Music
really is a universal language
Cell Press
To watch this amazing performance on YouTube:
This is one of my favorite examples of the universality of music. Pavarotti's final public performance before his death at the 2006 Olympic games.
Every culture enjoys music and song, and those songs serve many different purposes: accompanying a dance, soothing an infant, or expressing love. Now, after analyzing recordings from all around the world, researchers reporting in Current Biology on January 25 show that vocal songs sharing one of those many functions tend to sound similar to one another, no matter which culture they come from.
As a result, people listening to those songs in any one of 60 countries could make accurate inferences about them, even after hearing only a quick 14-second sampling.
The findings are
consistent with the existence of universal links between form and function in
vocal music, the researchers say.
"Despite the
staggering diversity of music influenced by countless cultures and readily
available to the modern listener, our shared human nature may underlie basic
musical structures that transcend cultural differences," says Samuel Mehr
(@samuelmehr) at Harvard University.
"We show that our
shared psychology produces fundamental patterns in song that transcend our
profound cultural differences," adds co-first author of the study Manvir
Singh, also at Harvard. "This suggests that our emotional and behavioral responses
to aesthetic stimuli are remarkably similar across widely diverging
populations."
Across the animal kingdom, there are links between form and function in vocalization. For instance, when a lion roars or an eagle screeches, it sounds hostile to naive human listeners. But it wasn't clear whether the same concept held in human song.
Many people believe
that music is mostly shaped by culture, leading them to question the relation
between form and function in music, Singh says. "We wanted to find out if
that was the case or not."
In their first
experiment, Mehr and Singh's team asked 750 internet users in 60 countries to
listen to brief, 14-second excerpts of songs. The songs were selected
pseudo-randomly from 86 predominantly small-scale societies, including hunter-gatherers,
pastoralists, and subsistence farmers. Those songs also spanned a wide array of
geographic areas designed to reflect a broad sampling of human cultures.
After listening to
each excerpt, participants answered six questions indicating their perceptions
of the function of each song on a six-point scale.
Those questions evaluated the degree to which listeners believed that each song was used (1) for dancing, (2) to soothe a baby, (3) to heal illness, (4) to express love for another person, (5) to mourn the dead, and (6) to tell a story. (In fact, none of the songs were used in mourning or to tell a story. Those answers were included to discourage listeners from an assumption that only four song types were actually present.)
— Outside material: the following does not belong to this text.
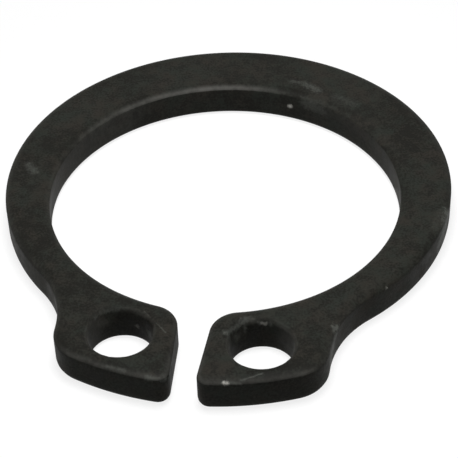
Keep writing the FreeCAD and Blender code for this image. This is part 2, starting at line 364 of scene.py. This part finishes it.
# The black phosphate coat, with painted highlights and painted light in its pale parts; lengths in
# millimetres, colours linear
coat = dict(
    dark=(0.0095, 0.0092, 0.0074),
    brown=(0.0262, 0.0239, 0.0196),
    green=(0.0213, 0.0243, 0.0200),
    rubbed=(0.102, 0.100, 0.092),  # where tumbling has thinned the coat, together with painted highlights on the edges and painted light on the walls
    bare=(0.50, 0.49, 0.45),  # the steel in the nicks
    pale=(0.120, 0.126, 0.113),  # the streaks, most of them painted highlights
    roughness=(0.52, 0.66),
    specular=0.05,
    bumpHeight=0.0020,

    patterns=dict(  # noise: size, detail, roughness, and the values that become 0 and 1
        grain=(0.06, 2, 0.5, 0.30, 0.70),
        patch=(0.28, 3, 0.6, 0.32, 0.68),
        cloud=(1.7, 2, 0.5, 0.30, 0.70),
        hue=(0.672, 4, 0.65, 0.34, 0.66),
    ),
    hueShift=7.0,  # keeps the hue's pattern apart from the others
    toneShares=dict(grain=0.38, patch=0.36, cloud=0.26),
    toneEnds=(0.18, 0.82),
    fray=(0.10, 4, 0.7),  # the ragged outline of the marks: size, detail and roughness of its noise
    frayDepth=3.0,  # how far that noise moves the outline, in half widths of a mark
    markFade=1.5,  # half widths from a mark's line at which it has gone

    # Zones by a measure of the surface: the values at which a zone starts and at which it is full
    zones=dict(
        bent=("up", 0.985, 0.76),  # the slope of a roll lies between the flat top and the walls
        notUpright=("up", 0.15, 0.50),
        upright=("up", 0.5, 0.2),
        holeUpright=("up", 0.9, 0.3),
        bore=("fromAxis", 5.0, 4.9),
        rim=("fromHole", holeRadius + ring["rimWidth"], holeRadius + ring["rimWidth"] * 0.6),
        back=("y", 0.5, 2.5),
        front=("y", -5.9, -6.5),
        notFront=("y", -6.2, -5.8),
        # Where the painted highlight along the bore's back edge fades out, to the right and to the left
        glowRight=("x", 1.9, -0.9),
        glowLeft=("x", -6.5, -0.6),
        notRight=("x", 4.2, 3.6),
        boreLeft=("x", -2.2, -3.6),
        boreRight=("x", 3.5, 4.2),
        chalkRight=("x", 1.40, 1.80),
        chalkHigh=("z", -0.05, 0.20),
        rightEnd=("frayedX", holeCentre.x + 0.10, holeCentre.x + 0.50),
        leftEnd=("frayedX", -holeCentre.x - 0.42, -holeCentre.x - 0.70),
        nearEnd=("frayedY", holeCentre.y + 0.25, holeCentre.y - 0.05),
    ),
    zoneFray=0.08,  # the same for the frayed measures, in millimetres

    # How much of the pale colour, which is wear and painted light, each place shows; a pair runs from the
    # least to the most
    worn=dict(
        front=0.42,
        elsewhere=0.12,
        rim=0.21,
        wall=0.06,
        boreLeft=0.30,
        boreRight=0.22,
        rightEnd=0.42,
        leftEnd=0.28,
        nearEnd=0.38,
        chalk=(0.12, 0.20),
        chalkLow=(0.5, 1.0),
        chalkBent=(0.2, 1.0),
        uneven=(0.6, 1.0),
        smear=(0.5, 0.8),
    ),

    # Marks that the photograph shows: two points on the surface, a half width and how strong the mark is
    nicks=[
        ((1.20, 4.49, 0.02), (1.24, 4.48, 0.01), 0.065, 1.00),  # in the bore's wall
        ((1.02, -6.98, 0.390), (1.08, -6.97, 0.385), 0.050, 1.00),  # on the right lug's front edge
        ((-1.47, -4.92, -0.01), (-1.44, -4.91, 0.00), 0.060, 0.30),  # in the left hole's far wall
        ((1.63, -4.85, 0.35), (1.72, -4.84, 0.33), 0.045, 0.35),  # on the rim of the right hole
        ((4.50, -3.27, 0.36), (4.53, -3.24, 0.36), 0.030, 0.40),  # at the right root
    ],
    # Most of these streaks are painted highlights on edges and rims; the rest are rubbed patches and a
    # scratch
    smears=[
        ((1.20, 5.07, 0.485), (1.60, 4.97, 0.485), 0.10, 0.35),  # beside the bore, at the back
        ((1.60, 4.96, 0.485), (2.00, 4.70, 0.485), 0.13, 0.52),
        ((2.56, 4.44, 0.485), (3.05, 4.14, 0.485), 0.17, 0.20),
        ((1.66, 4.34, 0.24), (2.14, 4.13, 0.22), 0.17, 0.50),  # in the bore's wall
        ((5.87, -0.20, 0.36), (5.82, -0.66, 0.26), 0.14, 1.00),  # a painted highlight down the outer edge on the right
        ((5.93, -0.15, 0.15), (5.86, -0.70, 0.05), 0.20, 0.90),
        ((5.82, -0.55, 0.30), (5.74, -0.98, 0.00), 0.20, 0.90),
        ((5.75, -0.30, 0.47), (5.62, -0.95, 0.485), 0.14, 0.15),
        ((3.42, -4.85, 0.39), (3.40, -5.20, 0.15), 0.12, 0.85),  # a painted highlight on the right lug's outer side
        ((3.40, -5.20, 0.15), (3.38, -5.45, -0.20), 0.14, 0.70),
        ((-5.45, 0.45, 0.485), (-5.22, 0.18, 0.485), 0.13, 0.40),  # a painted highlight on the left
        ((-1.83, -6.79, 0.41), (-1.38, -6.88, 0.42), 0.05, 0.55),  # painted highlights along the left lug's front edge
        ((-0.80, -7.01, 0.39), (-0.42, -6.96, 0.33), 0.07, 0.90),
        ((-0.34, -6.40, 0.30), (-0.33, -6.80, 0.25), 0.07, 0.60),
        ((0.97, -6.98, 0.39), (1.40, -6.93, 0.37), 0.04, 0.80),  # painted highlights along the right lug's front edge
        ((1.40, -6.90, 0.44), (1.88, -6.65, 0.48), 0.025, 0.65),
        ((-1.26, -4.89, 0.48), (-0.62, -5.56, 0.485), 0.020, 0.40),  # a scratch beside the left hole
        ((-2.45, -5.12, 0.38), (-2.27, -4.91, 0.38), 0.07, 0.42),  # a painted highlight with some wear on the rim of the left hole
        ((-2.27, -4.91, 0.38), (-1.95, -4.83, 0.40), 0.06, 0.45),
        ((-1.16, -5.13, -0.04), (-1.11, -5.17, 0.03), 0.10, 0.75),  # in its wall
        ((0.82, -5.40, 0.46), (0.96, -5.10, 0.33), 0.08, 0.70),  # a painted highlight with some wear on the rim of the right hole
        ((0.96, -5.10, 0.33), (1.20, -4.91, 0.43), 0.09, 0.80),
        ((1.21, -4.96, 0.33), (1.24, -4.99, 0.19), 0.06, 0.55),
        ((1.20, -4.83, 0.485), (1.42, -4.84, 0.485), 0.06, 0.30),
        ((1.56, -4.88, 0.38), (1.84, -4.86, 0.33), 0.06, 0.55),
    ],
)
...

Those questions evaluated the degree to which listeners believed that each song was used (1) for dancing, (2) to soothe a baby, (3) to heal illness, (4) to express love for another person, (5) to mourn the dead, and (6) to tell a story. (In fact, none of the songs were used in mourning or to tell a story. Those answers were included to discourage listeners from an assumption that only four song types were actually present.)
In total, participants
listened to more than 26,000 excerpts and provided more than 150,000 ratings
(six per song). The data show that, despite participants' unfamiliarity with
the societies represented, the random sampling of each excerpt, their very
short duration, and the enormous diversity of this music, the ratings
demonstrated accurate and cross-culturally reliable inferences about song
functions on the basis of song forms alone.
In a second, follow-up
experiment designed to explore possible ways in which people made those determinations
about song function, the researchers asked 1,000 internet users in the United
States and India to rate the excerpts for three "contextual"
features: (1) number of singers, (2) gender of singer(s), and (3) number of
instruments. They also rated them for seven subjective musical features: (1)
melodic complexity, (2) rhythmic complexity, (3) tempo, (4) steady beat, (5)
arousal, (6) valence, and (7) pleasantness.
An analysis of those
data showed that there was some relationship between those various features and
song function. But it wasn't enough to explain the way people were able to so
reliably detect a song's function.
Mehr and Singh say
that one of the most intriguing findings relates to the relationship between
lullabies and dance songs. "Not only were users best at identifying songs
used for those functions, but their musical features seem to oppose each other
in many ways," Mehr says.
Dance songs were generally faster, rhythmically and melodically complex, and perceived by participants as "happier" and "more exciting"; lullabies, on the other hand, were slower, rhythmically and melodically simple, and perceived as "sadder" and "less exciting."
Dance songs were generally faster, rhythmically and melodically complex, and perceived by participants as "happier" and "more exciting"; lullabies, on the other hand, were slower, rhythmically and melodically simple, and perceived as "sadder" and "less exciting."
The researchers say
they are now conducting these tests in listeners who live in isolated,
small-scale societies and have never heard music other than that of their own
cultures. They are also further analyzing the music of many cultures to try to
figure out how their particular features relate to function and whether those
features themselves might be universal.